The fact is that, deep down, even in classical or classically inspired periods, people were not totally convinced that the criteria of beauty came down to just proportion and light. But the only ones brave enough to admit this were theorists and pre- and proto-Romantic artists, the celebrators of beauty’s sibling: the sublime. The idea of the sublime is associated above all with an experience bound up not with art but with nature, and this experience tended toward the formless, the painful, and the terrible. Consider Lord Shaftesbury’s vivid words in his Moral Essays of the early eighteenth century: “Even the rude rocks, the mossy caverns, the irregular unwrought grottos and broken falls of waters, with all the horrid graces of the wilderness itself, as representing nature more, will be the more engaging and appear with a magnificence beyond the mockery of princely gardens.”

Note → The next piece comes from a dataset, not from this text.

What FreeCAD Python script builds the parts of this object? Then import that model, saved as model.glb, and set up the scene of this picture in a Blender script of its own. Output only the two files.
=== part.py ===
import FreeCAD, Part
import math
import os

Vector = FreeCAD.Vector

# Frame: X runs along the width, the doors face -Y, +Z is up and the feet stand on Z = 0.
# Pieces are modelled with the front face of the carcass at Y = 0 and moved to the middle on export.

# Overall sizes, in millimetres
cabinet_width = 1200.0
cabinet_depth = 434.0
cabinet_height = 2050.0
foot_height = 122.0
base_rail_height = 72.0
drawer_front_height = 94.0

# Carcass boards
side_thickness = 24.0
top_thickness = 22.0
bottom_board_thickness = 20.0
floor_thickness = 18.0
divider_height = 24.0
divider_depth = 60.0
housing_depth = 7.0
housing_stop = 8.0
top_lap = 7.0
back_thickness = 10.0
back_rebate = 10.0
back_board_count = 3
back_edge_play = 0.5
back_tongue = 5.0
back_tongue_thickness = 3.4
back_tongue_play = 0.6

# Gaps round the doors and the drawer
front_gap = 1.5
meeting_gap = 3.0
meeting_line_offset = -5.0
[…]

A taste arose for Gothic architecture that, in comparison with Neoclassical measures, can only seem disproportionate and irregular, and it was precisely this taste for the irregular and the formless that led to a new appreciation of ruins.

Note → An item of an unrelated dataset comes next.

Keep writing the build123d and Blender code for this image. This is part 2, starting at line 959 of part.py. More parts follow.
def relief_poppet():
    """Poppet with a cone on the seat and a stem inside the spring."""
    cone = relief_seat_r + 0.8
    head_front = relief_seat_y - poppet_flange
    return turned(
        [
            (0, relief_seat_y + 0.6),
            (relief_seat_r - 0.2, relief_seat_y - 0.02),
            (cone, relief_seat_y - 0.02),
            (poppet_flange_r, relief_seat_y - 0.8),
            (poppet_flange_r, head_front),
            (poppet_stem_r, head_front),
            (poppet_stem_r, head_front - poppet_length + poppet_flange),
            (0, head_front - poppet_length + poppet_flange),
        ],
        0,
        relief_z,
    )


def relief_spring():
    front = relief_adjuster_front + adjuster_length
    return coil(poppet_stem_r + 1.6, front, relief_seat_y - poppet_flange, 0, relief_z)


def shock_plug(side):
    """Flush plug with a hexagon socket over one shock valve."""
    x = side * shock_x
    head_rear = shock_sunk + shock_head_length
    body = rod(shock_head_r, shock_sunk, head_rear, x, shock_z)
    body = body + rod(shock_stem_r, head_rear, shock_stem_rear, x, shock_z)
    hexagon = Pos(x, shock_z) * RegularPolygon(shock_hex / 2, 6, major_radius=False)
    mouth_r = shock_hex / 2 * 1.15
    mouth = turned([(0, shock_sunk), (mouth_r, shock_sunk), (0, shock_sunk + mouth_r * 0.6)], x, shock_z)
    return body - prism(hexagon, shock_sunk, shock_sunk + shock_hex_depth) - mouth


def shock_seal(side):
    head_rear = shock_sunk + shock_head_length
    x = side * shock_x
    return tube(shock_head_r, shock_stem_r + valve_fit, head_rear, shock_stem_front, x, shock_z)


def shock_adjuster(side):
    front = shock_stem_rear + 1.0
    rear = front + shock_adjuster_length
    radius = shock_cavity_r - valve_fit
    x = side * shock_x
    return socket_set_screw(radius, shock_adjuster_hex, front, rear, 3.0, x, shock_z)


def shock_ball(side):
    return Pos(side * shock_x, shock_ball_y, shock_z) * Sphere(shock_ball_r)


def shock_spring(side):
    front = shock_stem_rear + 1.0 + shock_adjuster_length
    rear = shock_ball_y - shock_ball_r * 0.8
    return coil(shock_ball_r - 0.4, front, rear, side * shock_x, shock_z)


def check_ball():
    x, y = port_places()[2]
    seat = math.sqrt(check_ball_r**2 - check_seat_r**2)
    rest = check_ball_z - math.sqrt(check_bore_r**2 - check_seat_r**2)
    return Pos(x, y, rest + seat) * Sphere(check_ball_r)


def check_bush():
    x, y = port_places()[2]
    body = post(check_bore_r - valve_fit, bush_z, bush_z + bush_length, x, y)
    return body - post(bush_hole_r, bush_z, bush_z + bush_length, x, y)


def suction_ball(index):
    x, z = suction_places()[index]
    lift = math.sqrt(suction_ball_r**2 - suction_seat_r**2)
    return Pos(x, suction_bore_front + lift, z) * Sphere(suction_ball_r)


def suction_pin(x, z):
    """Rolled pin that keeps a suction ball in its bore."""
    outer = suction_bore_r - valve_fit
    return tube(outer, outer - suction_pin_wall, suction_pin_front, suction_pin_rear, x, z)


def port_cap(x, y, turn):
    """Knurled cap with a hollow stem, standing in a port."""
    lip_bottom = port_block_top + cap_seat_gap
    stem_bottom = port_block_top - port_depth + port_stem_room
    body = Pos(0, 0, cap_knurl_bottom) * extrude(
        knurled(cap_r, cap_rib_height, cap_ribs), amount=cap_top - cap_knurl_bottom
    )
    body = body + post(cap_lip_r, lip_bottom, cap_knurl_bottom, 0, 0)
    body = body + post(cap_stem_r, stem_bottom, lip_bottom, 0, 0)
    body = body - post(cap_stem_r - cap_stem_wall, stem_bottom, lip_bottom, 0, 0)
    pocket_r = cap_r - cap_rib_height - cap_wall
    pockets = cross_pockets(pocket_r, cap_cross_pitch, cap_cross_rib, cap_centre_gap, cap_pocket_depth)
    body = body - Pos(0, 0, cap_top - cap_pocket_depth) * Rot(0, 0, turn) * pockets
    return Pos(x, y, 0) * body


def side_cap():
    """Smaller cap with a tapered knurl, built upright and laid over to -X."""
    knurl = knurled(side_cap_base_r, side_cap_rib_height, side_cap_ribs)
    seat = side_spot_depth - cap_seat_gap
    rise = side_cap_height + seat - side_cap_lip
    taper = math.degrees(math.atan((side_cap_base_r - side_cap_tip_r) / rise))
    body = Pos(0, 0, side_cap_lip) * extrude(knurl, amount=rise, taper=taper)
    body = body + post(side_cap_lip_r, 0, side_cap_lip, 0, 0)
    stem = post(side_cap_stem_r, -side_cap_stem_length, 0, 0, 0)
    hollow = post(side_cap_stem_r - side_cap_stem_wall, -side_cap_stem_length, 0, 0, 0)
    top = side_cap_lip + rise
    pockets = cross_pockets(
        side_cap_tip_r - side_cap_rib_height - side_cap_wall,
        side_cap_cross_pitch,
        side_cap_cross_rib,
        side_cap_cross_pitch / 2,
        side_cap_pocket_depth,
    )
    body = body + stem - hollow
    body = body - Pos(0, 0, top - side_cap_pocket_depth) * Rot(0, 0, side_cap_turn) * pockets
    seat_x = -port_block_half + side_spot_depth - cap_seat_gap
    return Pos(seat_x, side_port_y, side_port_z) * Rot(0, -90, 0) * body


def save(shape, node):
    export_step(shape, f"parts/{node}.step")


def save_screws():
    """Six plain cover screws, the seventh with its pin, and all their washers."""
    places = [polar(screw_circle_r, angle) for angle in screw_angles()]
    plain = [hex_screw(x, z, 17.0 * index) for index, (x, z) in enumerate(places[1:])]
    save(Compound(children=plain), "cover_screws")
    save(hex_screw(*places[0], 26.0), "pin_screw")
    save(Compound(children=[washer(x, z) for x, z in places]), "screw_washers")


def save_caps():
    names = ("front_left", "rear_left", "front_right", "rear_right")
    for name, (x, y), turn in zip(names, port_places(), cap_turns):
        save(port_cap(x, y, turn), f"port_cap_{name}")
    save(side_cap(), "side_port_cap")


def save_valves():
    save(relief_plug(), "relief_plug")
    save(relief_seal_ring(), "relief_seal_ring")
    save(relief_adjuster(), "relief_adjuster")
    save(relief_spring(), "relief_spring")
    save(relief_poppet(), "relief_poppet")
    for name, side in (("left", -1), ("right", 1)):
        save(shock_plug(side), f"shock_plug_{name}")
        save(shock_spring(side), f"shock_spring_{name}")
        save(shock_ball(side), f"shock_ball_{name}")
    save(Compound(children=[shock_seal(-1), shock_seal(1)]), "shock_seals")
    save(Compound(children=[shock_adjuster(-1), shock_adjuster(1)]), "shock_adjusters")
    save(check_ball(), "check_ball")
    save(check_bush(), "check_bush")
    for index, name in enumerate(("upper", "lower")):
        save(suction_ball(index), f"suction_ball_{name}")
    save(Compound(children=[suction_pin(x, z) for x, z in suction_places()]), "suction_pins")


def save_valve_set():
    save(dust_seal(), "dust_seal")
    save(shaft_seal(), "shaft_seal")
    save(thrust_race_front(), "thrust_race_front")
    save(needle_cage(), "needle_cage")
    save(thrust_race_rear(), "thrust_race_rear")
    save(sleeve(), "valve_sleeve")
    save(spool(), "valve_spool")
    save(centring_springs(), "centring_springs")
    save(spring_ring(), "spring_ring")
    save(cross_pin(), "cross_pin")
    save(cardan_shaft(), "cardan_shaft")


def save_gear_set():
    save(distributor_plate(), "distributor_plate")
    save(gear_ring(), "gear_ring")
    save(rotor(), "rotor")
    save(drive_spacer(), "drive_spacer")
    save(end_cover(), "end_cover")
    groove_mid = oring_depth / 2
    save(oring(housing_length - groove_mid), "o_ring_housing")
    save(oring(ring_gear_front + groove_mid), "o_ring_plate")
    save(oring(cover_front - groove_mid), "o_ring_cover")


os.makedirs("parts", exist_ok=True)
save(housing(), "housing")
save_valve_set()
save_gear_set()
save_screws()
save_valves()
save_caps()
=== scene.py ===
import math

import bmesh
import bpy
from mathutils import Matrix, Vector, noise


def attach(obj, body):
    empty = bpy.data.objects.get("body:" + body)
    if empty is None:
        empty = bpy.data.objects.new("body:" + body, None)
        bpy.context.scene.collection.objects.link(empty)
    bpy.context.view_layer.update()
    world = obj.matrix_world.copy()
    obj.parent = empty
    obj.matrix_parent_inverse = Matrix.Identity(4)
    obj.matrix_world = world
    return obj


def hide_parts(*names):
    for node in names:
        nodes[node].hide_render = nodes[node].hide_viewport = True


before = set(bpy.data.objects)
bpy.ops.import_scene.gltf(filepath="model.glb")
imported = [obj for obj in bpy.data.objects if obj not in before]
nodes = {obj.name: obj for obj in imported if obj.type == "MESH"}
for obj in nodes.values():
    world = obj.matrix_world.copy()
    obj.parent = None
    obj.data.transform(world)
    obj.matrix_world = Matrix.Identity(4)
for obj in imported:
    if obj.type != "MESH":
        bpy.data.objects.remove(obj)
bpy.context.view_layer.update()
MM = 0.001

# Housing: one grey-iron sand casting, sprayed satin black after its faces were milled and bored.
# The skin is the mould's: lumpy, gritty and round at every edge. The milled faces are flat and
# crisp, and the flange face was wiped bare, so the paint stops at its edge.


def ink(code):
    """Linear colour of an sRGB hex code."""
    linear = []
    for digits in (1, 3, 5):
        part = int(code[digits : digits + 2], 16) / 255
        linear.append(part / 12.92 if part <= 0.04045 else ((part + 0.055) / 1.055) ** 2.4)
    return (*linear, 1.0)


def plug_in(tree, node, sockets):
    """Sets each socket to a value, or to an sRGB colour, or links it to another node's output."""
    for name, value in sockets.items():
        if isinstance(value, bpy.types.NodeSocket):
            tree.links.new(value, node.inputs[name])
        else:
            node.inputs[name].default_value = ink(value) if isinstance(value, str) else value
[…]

With an authentic coup de théâtre, Edmund Burke (in his 1757 Philosophical Enquiry into the Origin of Our Ideas on the Sublime and Beautiful) challenged the idea that beauty resides in proportion:
The neck, say they, in beautiful bodies, should measure with the calf of the leg; it should likewise be twice the circumference of the wrist. And an infinity of observations of this kind are to be found in the writings and conversations of many. But what relation has the calf of the leg to the neck; or either of these parts to the wrist? These proportions are certainly to be found in handsome bodies. They are as certainly in ugly ones; as any who will take the pains to try may find.… You may assign any proportions you please to every part of the human body; and I undertake that a painter shall religiously observe them all, and notwithstanding produce, if he pleases, a very ugly figure. The same painter shall considerably deviate from these proportions, and produce a very beautiful one.

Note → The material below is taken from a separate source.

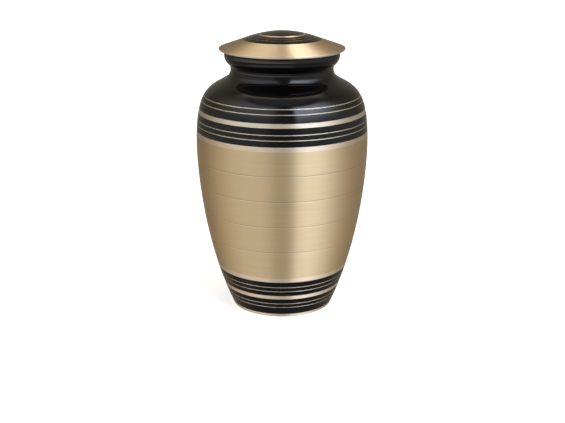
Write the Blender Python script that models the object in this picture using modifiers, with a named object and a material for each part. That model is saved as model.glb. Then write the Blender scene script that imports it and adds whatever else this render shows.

Happily disproportionate, the sublime prospers in the shadows, in night, in storm, in darkness, in emptiness, in solitude, and in silence.
If we really wish to continue reflecting on the relativity of the concept of beauty, we must not forget that the same century that witnessed the birth of the modern notion of the sublime also witnessed the celebration of the Neoclassical style. But in the Middle Ages, too, the taste for monsters on capitals coexisted with the taste for the architectonic proportions realized in the naves of churches, and Hieronymus Bosch (1450–1516) was a contemporary of Antonello da Messina (1430–1479). Nonetheless, if we look back at the preceding centuries, at bottom there is always the feeling, on looking “from afar,” that every century had unitary characteristics, or at most one single fundamental contradiction.
It may be that, if future interpreters (or the usual Martian who comes to visit us after two hundred years) also look back “from afar,” they might identify something as truly characteristic of the twentieth century, and hence prove Marinetti right by finding that the century’s equivalent of the Victory of Samothrace really was a beautiful racing car, and never even considering Picasso and Mondrian. We cannot look at things from that far away, but we can content ourselves with noting that the first half of the twentieth century was the stage for a dramatic struggle between the beauty of provocation or the arts of the avant-garde and the beauty of consumption.
The avant-garde did not pose itself the problem of beauty, and it violated all the aesthetic canons respected until then. With its arrival, art no longer set out to provide an image of natural beauty, nor did it intend to procure the pleasure to be had from contemplating harmonious forms. On the contrary, its goal was to teach us to interpret the world through different eyes, to enjoy the return to archaic or exotic models and the worlds of dream and hallucination, to rediscover matter and accept the slightly mad notion of taking everyday objects and presenting them in improbable contexts. Abstract art, which seemed to represent a “Neo-Pythagorean” return to the aesthetics of proportions and number, ran counter to the common man’s idea of beauty. Finally, there are many trends in contemporary performance art (events, for example, where artists cut or mutilate their own bodies, or audiences participate in light or sound phenomena) in which it seems that, in the name of art, people hold ceremonies with a ritual flavor not unlike the ancient mystery rites. There is an element of mystery in the musical events enjoyed by huge crowds in discos or at rock concerts where, amid strobe lights and deafeningly loud music, people experiment with ways of “being together” that are “beautiful” (in the traditional sense of circus games) to those looking on from the outside, in ways that are not perceived or experienced by those
involved in the event.
Our visitor from the future, moreover, will be unable to avoid making another curious discovery. Those who visit an exhibition of avant-garde art, buy an “incomprehensible” sculpture, or take part in a happening are dressed according to the canons of fashion. They wear jeans or designer clothes and make themselves up in accordance with a model of beauty proposed by mass media. They follow ideals of beauty proposed by the world of commercial consumerism—the very world that avant-garde art has been battling against for fifty years and more.
At this point, the visitor from the future would naturally seek next to understand what the model of beauty proposed by the mass media was. And he would discover that, within the same era, the media proposed the model of the femme fatale as personified by Greta Garbo or Rita Hayworth, and that of the “girl next door” as played by Doris Day. The same media gave us the virile appeal of big John Wayne as well as the meek and vaguely effeminate Fred Astaire and Dustin Hoffman. The visitor would discover that the mass media were totally democratic; women who could not be Anita Eckberg could flaunt the anorexic grace of Twiggy.
Which of all these, and other possible candidates, would our visitor from the future recognize as the ideal of beauty typical of our day?
He would have to yield before the orgy of tolerance, of total syncretism, and the absolute, unstoppable polytheism of beauty.